昨年11月のW杯アジア最終予選以来となる日本代表での試合となった冨安は、前半6分にスルーパスに抜け出した相手FWブレンデン・アーロンソンとのデュエルで上手く身体を入れ、ターンしてボールをキープ。同29分には右サイドからのスローインからペナルティーエリア内の侵入を許したが、すかさずカバーに入ってクリアした。後半開始からは右SBに回り、無失点で切り抜けている。
元日本代表DF栗原氏は、「冨安はやはりスピードがあるし、強さもあるし、頭一つ抜けていてレベルが違う」と手放しで絶賛した。

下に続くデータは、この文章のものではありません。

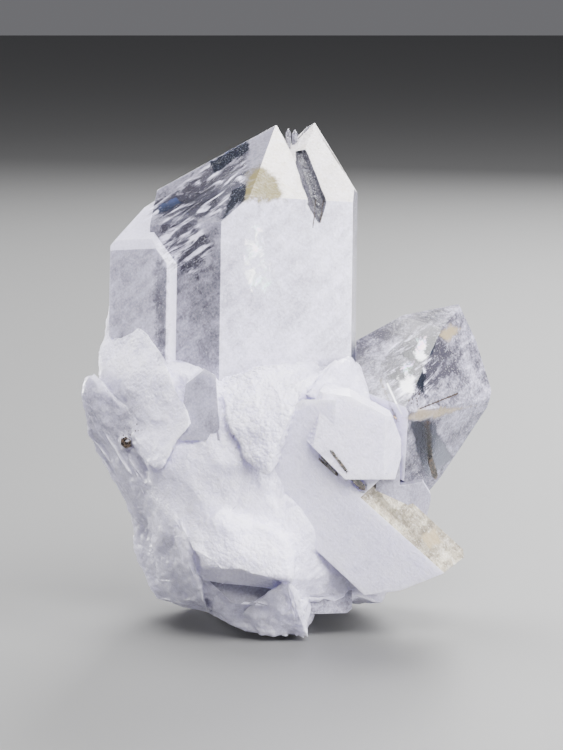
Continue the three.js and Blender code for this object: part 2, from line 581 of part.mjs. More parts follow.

「守備陣の軸は冨安だと再認識しました。その選手がアーセナルではスタメンで出られないわけなので、海外は恐ろしいなと改めて思います。右SBとしての起用は、(左膝靭帯部分断裂で招集が見送られた)板倉(滉)がいれば、という前提になってくるかもしれません。アメリカクラスの相手なら吉田と(後半開始から出場した)伊藤洋輝のコンビでも行けるかもしれませんが、それ以上だと冨安が真ん中(CB)にいてくれないと厳しい。右SBでの時間帯は、冨安が上がった裏を使われる形も何回かあったので少し怖さがあります」
板倉の状況が不透明なだけに、今年に入って怪我に苦しんできた冨安が本来のパフォーマンスを見せたことは光明と言えそうだ。
栗原勇蔵
くりはら・ゆうぞう/1983年生まれ、神奈川県出身。横浜F・マリノスの下部組織で育ち、2002年にトップ昇格。元日本代表DF松田直樹、同DF中澤佑二の下でセンターバックとしての能力を磨くと、プロ5年目の06年から出場機会を増やし最終ラインに欠かせない選手へと成長した。日本代表としても活躍し、20試合3得点を記録。横浜FM一筋で18シーズンを過ごし、19年限りで現役を引退した。現在は横浜FMの「クラブシップ・キャプテン」として活動している。